A note about the construction materials: when it looked like the movie might finally happen, Producer John Charles Meyer lead a charge to collect cardboard and paper donations from friends, family, and a few business contacts, and loaded a cube truck full of more cardboard than we ever thought we’d need from a generous American Apparel warehouse that gave us the run of the place at no cost. But we ran out of materials by the second week of production. If it weren’t for the luck of shooting next to a Solar City and their cardboard-designated dumpster, and having a producer willing to dumpster dive every morning (including that of his birthday) to bring us new toys to play with, we would’ve been lost…all told, we went through an estimated 30,000
square feet of cardboard, almost all of it donated and repurposed.

Many of the looks for the film were determined ahead of time with gorgeous concept art from Co-Production Designers Trisha Gum and John Sumner, but some of my favorite rooms were more spontaneous creations. The aforementioned Kubrick Corridor (you’ll know it when you see it—it’s 2001 meets the bowels of Bespin from Empire Strikes Back) was the result of making the most of our donations: we came upon palettes of pristine cardboard at American Apparel and were disheartened to discover upon closer inspection that they were punched through with holes. ‘Take them anyway; we’ll think of a way to use them.’ Fortunately, we took enough to build a hexagonal space station hallway for one of the film’s most intimate moments. On the fly, Jeff chose squares as a theme for the walls of the mini-maze, a wonderful extension of Dave’s habit of boxing himself in, which prompted comparisons to Decker’s apartment in Bladerunner, the surface of the Death Star, and The Well of Souls from Raiders.

There was a wonderful moment of synergy when I knew the movie had become something bigger than all of us: for the Spike Room, in which Tim Nordwind’s Greg gets impaled on industrial cardboard thread spindles (thanks again, American Apparel!), the design team went with triangles for a distinct look. Then Tim walked on set in a great shirt, chosen by Daniel Selon, covered in triangles. Stephanie Allynne joined us next, wearing two beautiful triangle earrings…I would love to claim we had all collaborated to get there, or that I had mandated this moment be defined by the triangle for some glorious plot-and-themedriven motivation, but the truth is, much like The Maze itself, the movie was taking on a life of its own, and it was becoming our job to stay out of the way and let it live.

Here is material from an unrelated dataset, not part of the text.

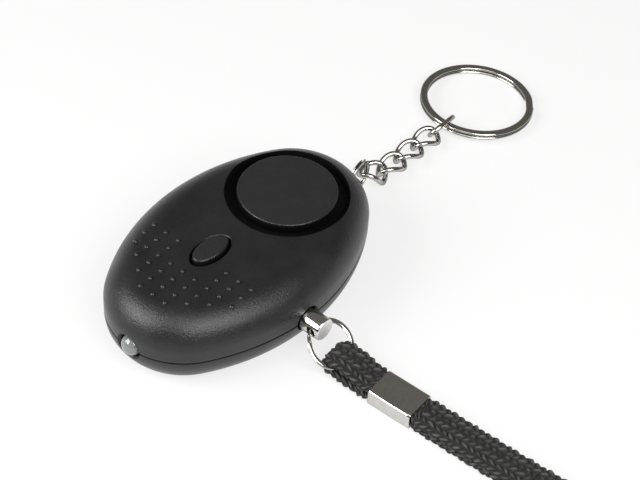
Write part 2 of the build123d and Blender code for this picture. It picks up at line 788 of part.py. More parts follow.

Once we had a very rough cut assembled, we screened it for department heads and asked ourselves: ‘What else? What more can we do?’ That exploration resulted in four additional days of pick-ups spread out over the next year, as we continued to raise funds and refine the edit. These additional days brought us the Looney Tunes-inspired Pipe Tumbling Gag, the Paper Bag Puppet Scene, and the pan through the floor from Jane’s springing of the booby trap to reveal the inner workings of The Maze below (and my personal favorite touch, a tiny cardboard cockroach). We also left the design, build, and shoot of the functioning zoetrope for the film’s climax until just a month before our World Premiere at Slamdance.

Looking back, it honestly shouldn’t have worked. I won’t divulge our shooting budget, but I can promise you it’s at the very least less than half of what you think it is. If there had been one weak link on our production team, the whole thing would have fallen apart. We had a perfect schedule (courtesy of our 1st AD Alexander Armero), an impossibly talented and devoted team that would not let us fail, and an immense amount of luck. When you destroy everything as you go, there is no going back; if you didn’t get the shot, didn’t capture the moment, tough nuts—that moment is long gone. So you damn well better have a rock star Script Supervisor, like our savior Amy Arter. We were even more ambitious than the film suggests—some fun ideas had to get reshaped or abandoned along the way in the interest of time and budget limitations. But I stand proudly by the results; we asked the impossible from our team, and they delivered, over and over again. I very much look forward to paying them what they’re worth on the next one.